Bandspeed Inc. of Austin, Texas, also sells WLAN access points with smart antenna technology. The company's Gypsy line of switches divides the coverage areas into six unique segments in which up to two radiating elements can be placed, said Blaine Kohl, Bandspeed vice president of marketing.
Because the radiating elements have to focus on only a 60-degree area, the switches can send signals across a long distance, as much as 500 meters, Kohl said. The switch can also host different 802.11 networks, depending on bandwidth needs, she said.
While the antenna is pretty smart, the real intelligence lies in the software Bandspeed has developed to run the switch, Kohl said.
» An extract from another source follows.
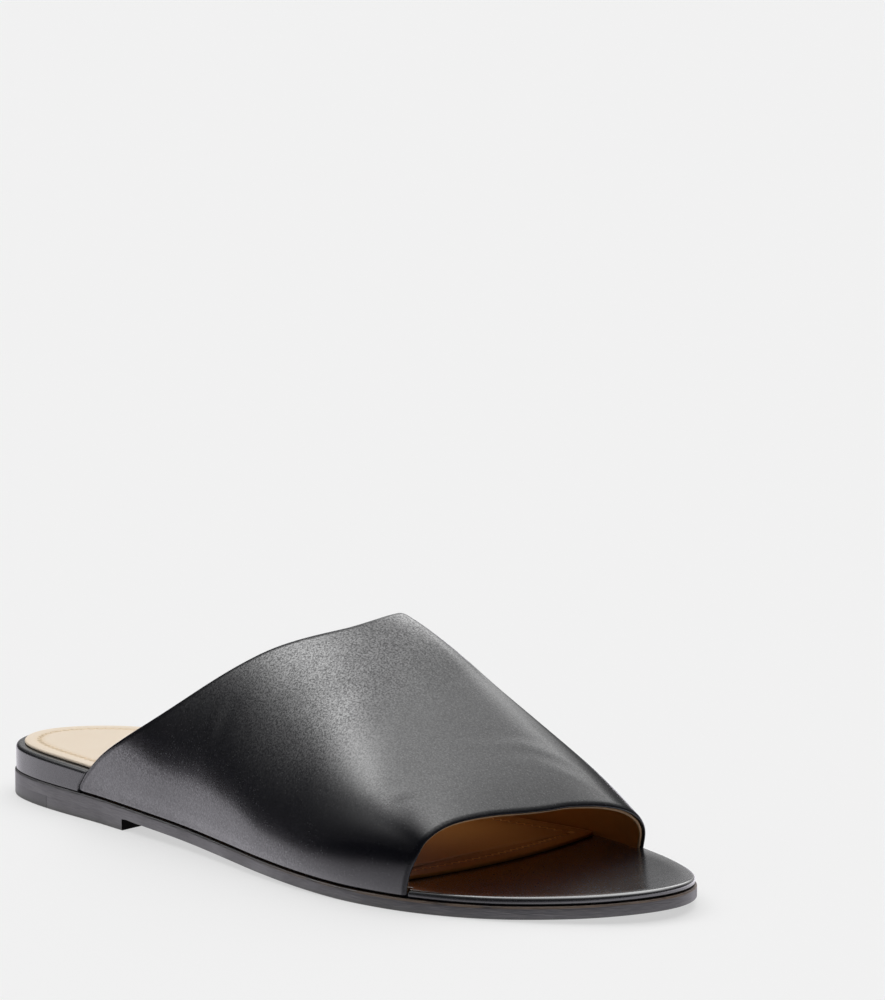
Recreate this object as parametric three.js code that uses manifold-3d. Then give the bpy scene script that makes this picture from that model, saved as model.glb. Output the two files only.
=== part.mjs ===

Over time, the company wants to move that intelligence into silicon, which would allow it to reduce the cost and complexity of both the antenna and the software, she said.
A semiconductor company in Stamford is working on those chips. Motia is developing a chip that combines signals from different antenna elements and optimizes the signal, said Jack Winters, chief scientist at Motia.
Some access points with multiple antennas merely select the strongest signal to pass onto the user, and drop the signals on the other antennas, Winters said. Motia's chip allows access points to blend different signals together in order to create a signal whose total is greater than the sum of its parts, he said.
Each chip can support an access point with four antennas, Winters said. The technology is designed for indoor corporate environments, and each chip is expected to add about $20 to the cost of an access point when it is released in the first quarter of 2004, said Robert Warner, vice president of sales and marketing for the company.